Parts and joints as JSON
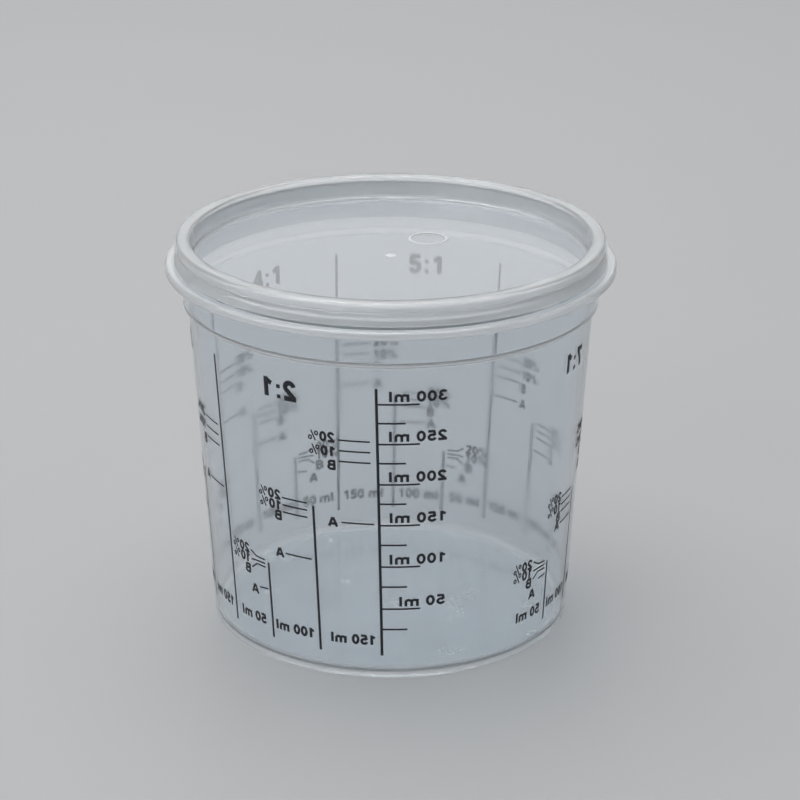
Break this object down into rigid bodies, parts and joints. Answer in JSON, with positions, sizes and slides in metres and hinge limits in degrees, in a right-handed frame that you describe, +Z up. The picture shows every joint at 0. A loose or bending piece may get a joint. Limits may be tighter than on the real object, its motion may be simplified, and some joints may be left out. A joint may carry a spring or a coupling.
{
  "type": "resin mixing cup",
  "caption": "Milky clear plastic cup for measuring and mixing resin or paint, with printed volume and mixing ratio scales, a stacking step, a flange and a press-fit lid with a sunk panel.",
  "frame": {"origin": "centre of the underside of the cup's foot ring, on the surface that it stands on", "axes": "+Z up along the axis of cup and lid; -Y is the front, where the millilitre scale is printed; +X is to the right seen from the front"},
  "size_m": [0.0974, 0.0974, 0.0867],
  "materials": {
    "cup_plastic": "milky clear polypropylene, glossy, with faint flow marks and fine scratches",
    "lid_plastic": "milky clear polypropylene, glossy panel, slightly cloudier than the cup",
    "scale_ink": "thin black pad-printed ink on the cup's wall"
  },
  "bodies": {
    "cup": {"cup": "cup_plastic"},
    "lid": {"lid": "lid_plastic"}
  },
  "joints": [
    {"name": "lid_lift", "type": "slide", "parent": "cup", "child": "lid", "axis": [0, 0, 1], "range_m": [0, 0.06]}
  ]
}
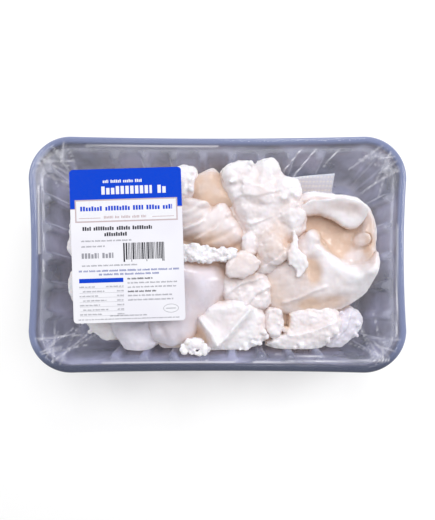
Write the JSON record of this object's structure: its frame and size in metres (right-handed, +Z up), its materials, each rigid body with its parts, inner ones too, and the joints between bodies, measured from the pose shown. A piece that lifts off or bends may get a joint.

* **What the task asks**
Give back the whole listing exactly as it reads.

* **Result for this exercise**
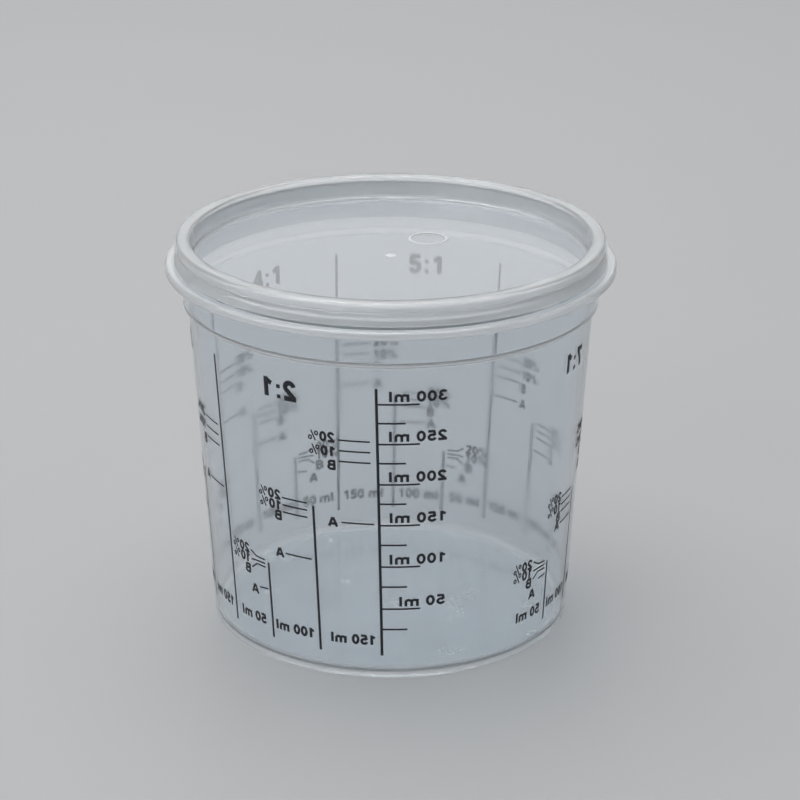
Break this object down into rigid bodies, parts and joints. Answer in JSON, with positions, sizes and slides in metres and hinge limits in degrees, in a right-handed frame that you describe, +Z up. The picture shows every joint at 0. A loose or bending piece may get a joint. Limits may be tighter than on the real object, its motion may be simplified, and some joints may be left out. A joint may carry a spring or a coupling.
{
  "type": "resin mixing cup",
  "caption": "Milky clear plastic cup for measuring and mixing resin or paint, with printed volume and mixing ratio scales, a stacking step, a flange and a press-fit lid with a sunk panel.",
  "frame": {"origin": "centre of the underside of the cup's foot ring, on the surface that it stands on", "axes": "+Z up along the axis of cup and lid; -Y is the front, where the millilitre scale is printed; +X is to the right seen from the front"},
  "size_m": [0.0974, 0.0974, 0.0867],
  "materials": {
    "cup_plastic": "milky clear polypropylene, glossy, with faint flow marks and fine scratches",
    "lid_plastic": "milky clear polypropylene, glossy panel, slightly cloudier than the cup",
    "scale_ink": "thin black pad-printed ink on the cup's wall"
  },
  "bodies": {
    "cup": {"cup": "cup_plastic"},
    "lid": {"lid": "lid_plastic"}
  },
  "joints": [
    {"name": "lid_lift", "type": "slide", "parent": "cup", "child": "lid", "axis": [0, 0, 1], "range_m": [0, 0.06]}
  ]
}
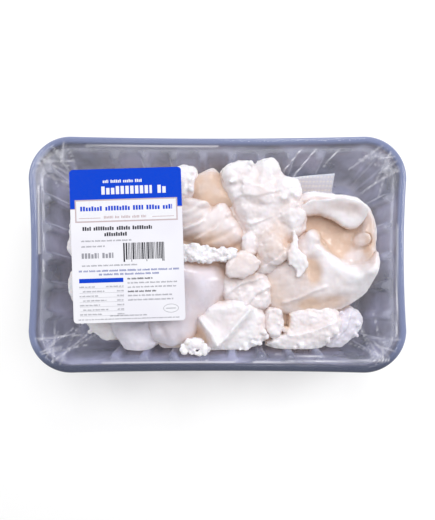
Write the JSON record of this object's structure: its frame and size in metres (right-handed, +Z up), its materials, each rigid body with its parts, inner ones too, and the joints between bodies, measured from the pose shown. A piece that lifts off or bends may get a joint.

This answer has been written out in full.